Vitamin D in short supply
Researchers from the University of Texas Southwestern Medical Centre in Dallas investigated the vitamin D status of a cross section of youngsters, 6-16 years old, seeking treatment at their Centre. The study included 411 obese kids attending the obesity clinic and 87 normal weight children, who were being treated for a range of other conditions.
On the whole vitamin D levels were on the “low” side for all of the children, but the obese kids showed poorer vitamin D status overall.
92 % of the obese children were insufficient, compared to 68 % of the normal weight children. Vitamin D deficiency was found in 46 % of the obese children, versus 22 % of the normal weight controls.
NOTE : The cut off points are still a matter of debate. The researchers considered a serum value below 30 ng/mL to be low. A value below 20 ng/mL was considered to be deficient.
Missing vitamin D more than a co-incidence ?
There is a growing awareness of a connection between vitamin D levels and obesity.
It is still a little unclear whether low vitamin D levels cause obesity or whether obesity, causes low vitamin D levels.

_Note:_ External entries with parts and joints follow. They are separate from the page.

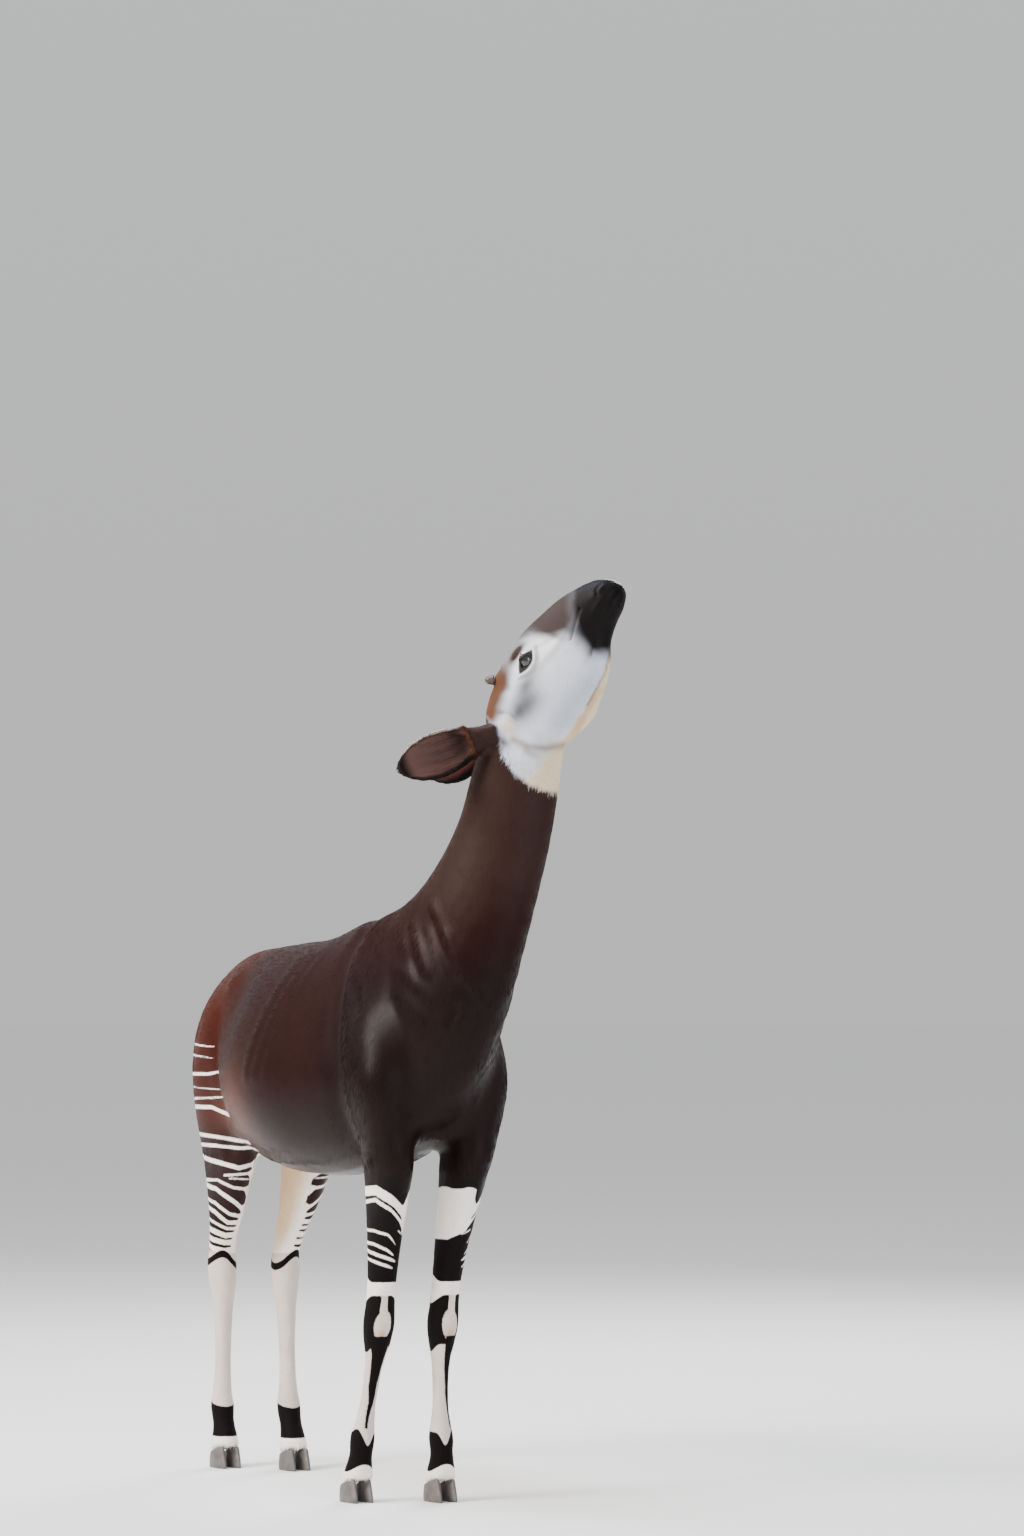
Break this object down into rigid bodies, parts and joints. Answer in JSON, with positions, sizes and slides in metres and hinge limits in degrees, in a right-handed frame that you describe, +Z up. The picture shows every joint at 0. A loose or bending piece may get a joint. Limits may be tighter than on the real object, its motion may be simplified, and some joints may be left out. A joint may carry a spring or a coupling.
{
  "type": "okapi",
  "caption": "Life-size standing okapi, neck stretched up and head turned, with striped legs, large cupped ears and cloven hooves.",
  "frame": {"origin": "on the floor under the middle of the whole animal's box", "axes": "+X towards the chest, +Y to the animal's left, +Z up"},
  "size_m": [1.7354, 0.6586, 2.3676],
  "materials": {
    "coat": "satin",
    "face": "matte",
    "shank": "matte",
    "ear": "matte",
    "ossicone": "satin",
    "eye": "gloss",
    "hoof": "satin",
    "tuft": "matte"
  },
  "bodies": {
    "root": {"ear_left": "ear", "ear_right": "ear", "eye_left": "eye", "eye_right": "eye", "foreleg_left": "shank", "foreleg_left_claw_inner": "hoof", "foreleg_left_claw_outer": "hoof", "foreleg_right": "shank", "foreleg_right_claw_inner": "hoof", "foreleg_right_claw_outer": "hoof", "head": "face", "hindleg_left": "shank", "hindleg_left_claw_inner": "hoof", "hindleg_left_claw_outer": "hoof", "hindleg_right": "shank", "hindleg_right_claw_inner": "hoof", "hindleg_right_claw_outer": "hoof", "neck": "coat", "ossicone_left": "ossicone", "ossicone_right": "ossicone", "tail": "coat", "tail_tuft": "tuft", "torso": "coat"}
  },
  "joints": []
}
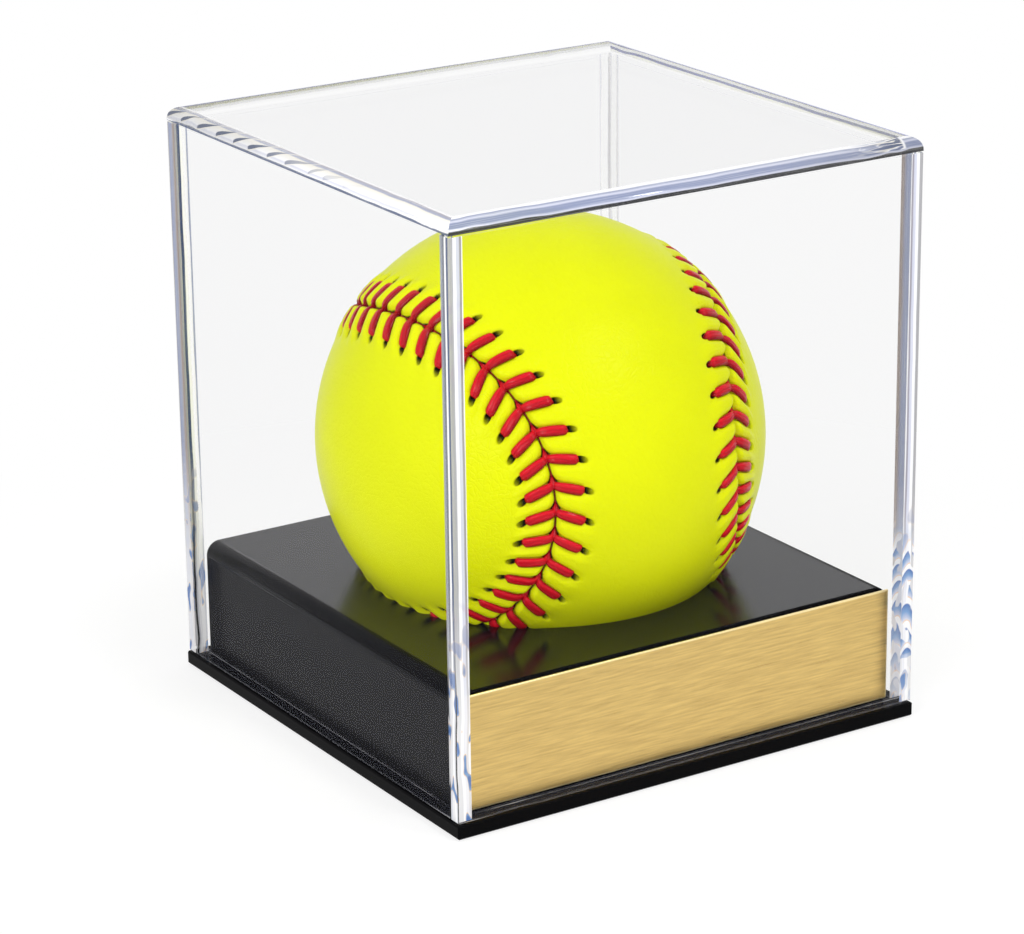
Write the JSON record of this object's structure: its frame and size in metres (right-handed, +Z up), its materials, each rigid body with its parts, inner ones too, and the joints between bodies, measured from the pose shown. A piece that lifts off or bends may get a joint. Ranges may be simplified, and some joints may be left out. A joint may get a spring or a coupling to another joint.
{
  "type": "softball display case",
  "caption": "Square clear acrylic display case with a black base, a black riser with a round ball seat, a blank brass plate and a yellow softball with red stitching.",
  "frame": {"origin": "centre of the base plate's underside", "axes": "+Z up, -Y out of the face that the brass plate is on, +X to the right of someone who looks at that face"},
  "size_m": [0.1142, 0.1142, 0.127],
  "materials": {
    "black_acrylic": "gloss black acrylic with polished edges",
    "satin_black": "satin black acrylic",
    "brass": "brushed along its length",
    "adhesive": "adhesive sheet",
    "clear_acrylic": "polished clear acrylic",
    "core": "cast core",
    "yellow_leather": "fine-grained optic yellow cover",
    "red_thread": "waxed red thread"
  },
  "bodies": {
    "base": {"base_plate": "black_acrylic", "riser_shell": "satin_black", "riser_front_panel": "satin_black", "riser_back_panel": "satin_black", "name_plate": "brass", "plate_adhesive": "adhesive"},
    "cover": {"cover_top_panel": "clear_acrylic", "cover_front_panel": "clear_acrylic", "cover_back_panel": "clear_acrylic", "cover_left_panel": "clear_acrylic", "cover_right_panel": "clear_acrylic"},
    "ball": {"ball_core": "core", "ball_cover_panel_a": "yellow_leather", "ball_cover_panel_b": "yellow_leather", "ball_thread_left": "red_thread", "ball_thread_right": "red_thread"}
  },
  "joints": [
    {"name": "cover_lift", "type": "slide", "parent": "base", "child": "cover", "axis": [0, 0, 1], "range_m": [0, 0.12]},
    {"name": "ball_lift", "type": "slide", "parent": "base", "child": "ball", "axis": [0, 0, 1], "range_m": [0, 0.016]}
  ]
}
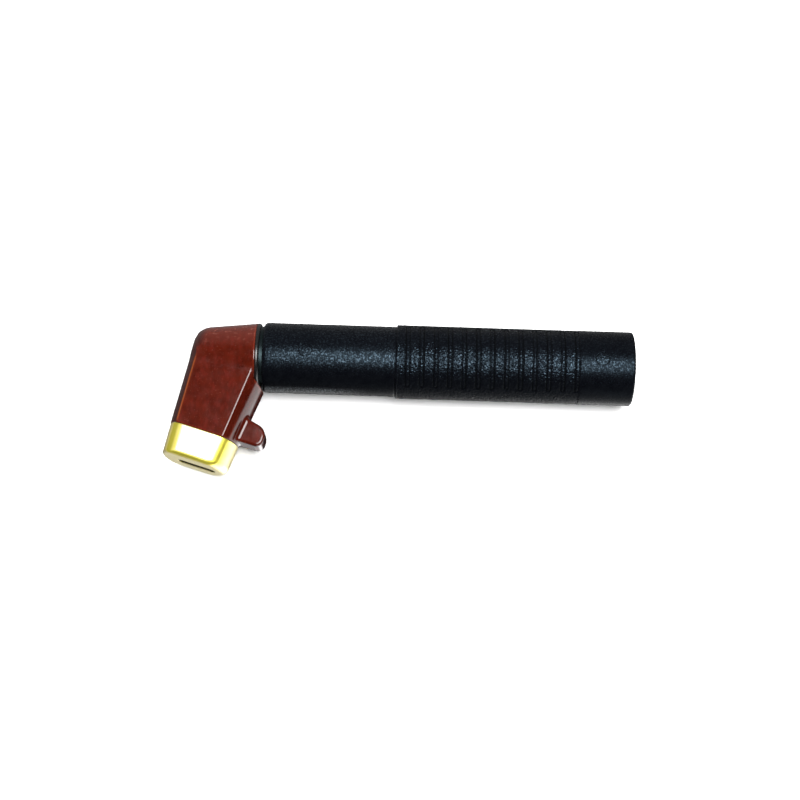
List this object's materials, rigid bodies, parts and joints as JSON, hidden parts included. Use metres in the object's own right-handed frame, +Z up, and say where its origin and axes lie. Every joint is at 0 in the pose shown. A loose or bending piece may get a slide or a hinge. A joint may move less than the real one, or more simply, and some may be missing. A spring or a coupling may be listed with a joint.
{
  "type": "electrode holder",
  "caption": "Twist-type stick electrode holder with an angled head: turning the handle drives a pivoted clamp that grips the rod in a brass nose.",
  "frame": {"origin": "cable entry: on the handle axis, in the plane of the handle's rear face", "axes": "+X along the handle axis, out of the handle towards the cable; the head points towards -Y; +Z up, with the holder lying on its side on its grip and its nose"},
  "size_m": [0.2307, 0.0787, 0.037],
  "materials": {
    "cast_brass": "polished casting",
    "turned_brass": "turned",
    "red_moulding": "glossy compression moulding, dark red-brown",
    "black_moulding": "fine grained black",
    "black_fibre": "matt",
    "plated_steel": "dull grey plating",
    "dark_steel": "blackened",
    "bright_steel": "ground",
    "spring_steel": "drawn wire",
    "seal_rubber": "matt"
  },
  "bodies": {
    "head": {"head_casting": "cast_brass", "head_insulator": "red_moulding", "collar_ring": "black_moulding", "threaded_sleeve": "plated_steel", "sleeve_lock_screw": "dark_steel", "pivot_pin": "bright_steel", "return_spring": "spring_steel", "spring_plug": "turned_brass", "flange_seal": "seal_rubber"},
    "lever": {"clamp_lever": "cast_brass"},
    "thrust": {"thrust_ball": "bright_steel", "thrust_pin": "bright_steel"},
    "handle": {"handle_shell": "black_moulding", "cable_connector": "turned_brass", "cable_set_screws": "dark_steel", "handle_screws": "dark_steel", "handle_screw_plugs": "black_moulding", "cable_bush": "black_fibre", "bush_screws": "dark_steel", "bush_screw_plugs": "black_moulding"}
  },
  "joints": [
    {"name": "handle_advance", "type": "slide", "parent": "head", "child": "thrust", "axis": [-1, 0, 0], "range_m": [0, 0.0012]},
    {"name": "handle_twist", "type": "hinge", "parent": "thrust", "child": "handle", "pos_m": [-0.12, 0, 0], "axis": [-1, 0, 0], "range_deg": [0, 144]},
    {"name": "lever_pivot", "type": "hinge", "parent": "head", "child": "lever", "pos_m": [-0.20231, -0.01196, -0.0009], "axis": [0, -0.0751, 0.9972], "range_deg": [0, 5.73], "deforming": ["return_spring"]}
  ],
  "couplings": [
    {"joint": "handle_twist", "follows": "handle_advance", "rad_per_m": 2094.4},
    {"joint": "lever_pivot", "follows": "handle_advance", "rad_per_m": 83.33}
  ]
}
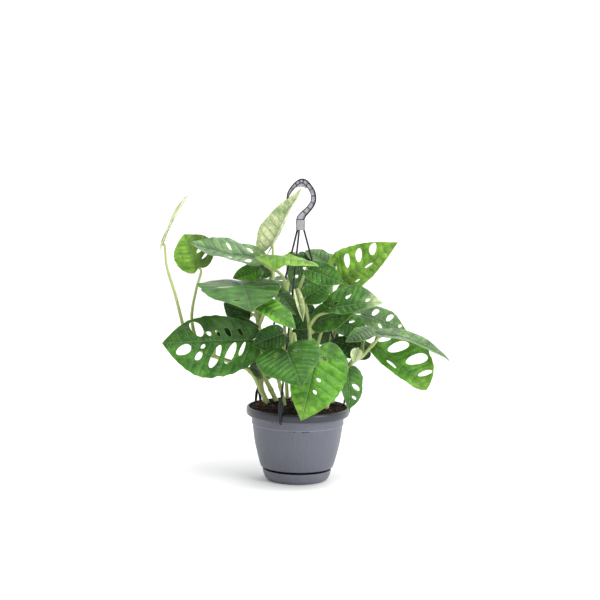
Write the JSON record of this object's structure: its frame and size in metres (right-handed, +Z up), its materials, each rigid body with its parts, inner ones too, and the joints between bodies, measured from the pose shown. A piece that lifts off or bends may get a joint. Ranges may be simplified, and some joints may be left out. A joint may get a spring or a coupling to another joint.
{
  "type": "potted monstera adansonii",
  "caption": "Climbing house plant with perforated leaves on stems in soil, in a hanging pot with a clip-on saucer and a three-strand hook hanger.",
  "frame": {"origin": "centre of the saucer's flat underside", "axes": "+Z up, -Y towards the front view, +X to the right of the front view"},
  "size_m": [0.4188, 0.2625, 0.4374],
  "materials": {
    "leaf_green": "satin leaf, mid green with paler veins",
    "leaf_fresh": "satin leaf, fresh yellow green",
    "leaf_pale": "matt underside of a young leaf, pale green",
    "leaf_grey_green": "leaf seen against the light, grey green sheen",
    "stem_green": "smooth fleshy stem, yellow green",
    "soil": "moist dark peat with bark chips",
    "pot_plastic": "moulded plastic, blue grey, satin",
    "hanger_plastic": "moulded plastic, mid grey, matt"
  },
  "bodies": {
    "root": {"hanger": "hanger_plastic", "leaf_back_left": "leaf_green", "leaf_back_low_left": "leaf_green", "leaf_back_low_right": "leaf_green", "leaf_back_right": "leaf_green", "leaf_back_side": "leaf_fresh", "leaf_back_small": "leaf_grey_green", "leaf_back_top": "leaf_green", "leaf_bluish": "leaf_green", "leaf_centre_right": "leaf_green", "leaf_far_left": "leaf_pale", "leaf_front_bright": "leaf_fresh", "leaf_front_heart": "leaf_green", "leaf_inner_back": "leaf_green", "leaf_inner_far_left": "leaf_green", "leaf_inner_high": "leaf_green", "leaf_inner_high_left": "leaf_green", "leaf_inner_left": "leaf_green", "leaf_inner_low_left": "leaf_green", "leaf_inner_low_right": "leaf_green", "leaf_inner_middle": "leaf_green", "leaf_inner_right": "leaf_green", "leaf_inner_top": "leaf_green", "leaf_inner_upper": "leaf_green", "leaf_left_broad": "leaf_green", "leaf_left_long": "leaf_green", "leaf_left_mask": "leaf_green", "leaf_left_shadow": "leaf_green", "leaf_left_upper": "leaf_fresh", "leaf_pale_curled": "leaf_fresh", "leaf_pale_tall": "leaf_pale", "leaf_right_back": "leaf_green", "leaf_right_droop": "leaf_green", "leaf_right_grey": "leaf_grey_green", "leaf_right_long": "leaf_grey_green", "leaf_right_mask": "leaf_green", "leaf_right_middle": "leaf_green", "leaf_right_upper": "leaf_fresh", "leaf_rolled_pale": "leaf_pale", "leaf_small_bright": "leaf_fresh", "leaf_under_long": "leaf_fresh", "leaf_young_right": "leaf_pale", "pot": "pot_plastic", "saucer": "pot_plastic", "soil": "soil", "vine_back_left": "stem_green", "vine_back_right": "stem_green", "vine_centre": "stem_green", "vine_front": "stem_green", "vine_front_left": "stem_green", "vine_front_right": "stem_green", "vine_left": "stem_green", "vine_left_middle": "stem_green", "vine_middle": "stem_green", "vine_right": "stem_green", "vine_right_middle": "stem_green", "vine_side_left": "stem_green", "vine_side_right": "stem_green"}
  },
  "joints": []
}
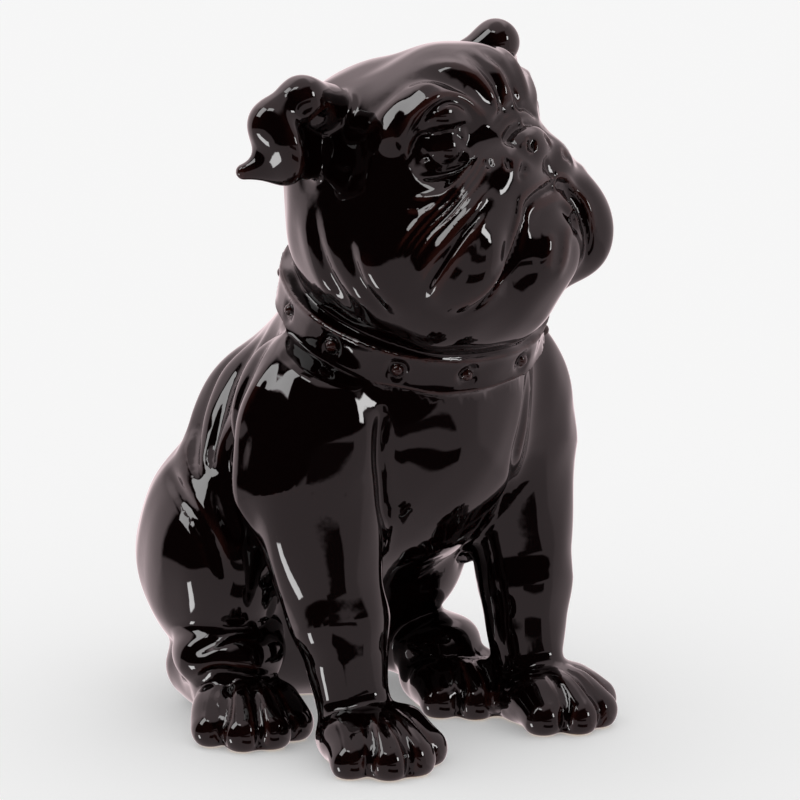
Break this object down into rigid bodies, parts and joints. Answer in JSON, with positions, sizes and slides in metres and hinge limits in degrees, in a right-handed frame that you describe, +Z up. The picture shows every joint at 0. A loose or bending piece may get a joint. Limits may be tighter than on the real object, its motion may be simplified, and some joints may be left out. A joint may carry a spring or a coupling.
{
  "type": "ceramic bulldog figurine",
  "caption": "Sitting bulldog figurine in glazed ceramic, with folded ears, wrinkled face and a moulded studded collar.",
  "frame": {"origin": "on the floor plane, under the middle of the figure's box", "axes": "+Z up, the dog's chest faces -Y and its left side is +X"},
  "size_m": [0.183, 0.21, 0.3],
  "materials": {
    "glaze": "black-brown glossy glaze over ceramic, bare clay only where it stands"
  },
  "bodies": {
    "root": {"bulldog_figurine": "glaze"}
  },
  "joints": []
}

The idea that low vitamin D level causes obesity, comes from research which correlates vitamin D levels with environmental conditions. As colder weather sets in, vitamin D levels drop, due to the fall in UV-B radiation as the sun loses its punch. The fall in vitamin D levels serves to programme the body to store additional fat. Additional fat reserves enable the body to withstand the frigid temperatures and food shortages likely to be encountered in the dead of winter.
Vitamin D is a fat soluble vitamin, since fat cells are full of fat, the vitamin D tends to become trapped inside the fat cells, supporting the idea that obesity causes low vitamin D levels.
Missing vitamin D contributing to the problem
It probably doesn’t really matter which comes first – the point is, too little vitamin D adds to the health woes of the obese.
When the vitamin D status of the children enrolled in this study were measured against their level of insulin resistance, the researchers found kids with the lowest vitamin D levels showed significantly greater insulin resistance. Insulin resistance is a precursor for a range of health problems beyond obesity, most notably type 2 diabetes.
Fix the vitamin D “problem”
Low vitamin D levels are likely to be short changing health in overweight kids.
Fixing the vitamin D levels is not a magic formula that will melt away those extra pounds, but it a problem that can easily be fixed, and fixing it, is likely to improve overall health.
A simple, relatively inexpensive blood test can be used to assess vitamin D status.
The sunshine fix
Encourage your little hefa lump to play outdoors regularly. When you send him or her out the house for their dose of vitamin D, send them out ala natural i.e. only cover their private bits and leave the sun tan lotion off for the first 15-20 minutes.
If you or junior abhors the sun, or the sun has migrated, then “fix” the problem by getting your sunshine from a bottle, take a vitamin D3 supplement. Keep an eye on the vitamin D levels through regular check ups. You can’t overdo the sun, but you can overdo a synthetic pill.Olson ML, et al “Vitamin D deficiency in obese children and its relationship to glucose homeostasis” JCEM 2012.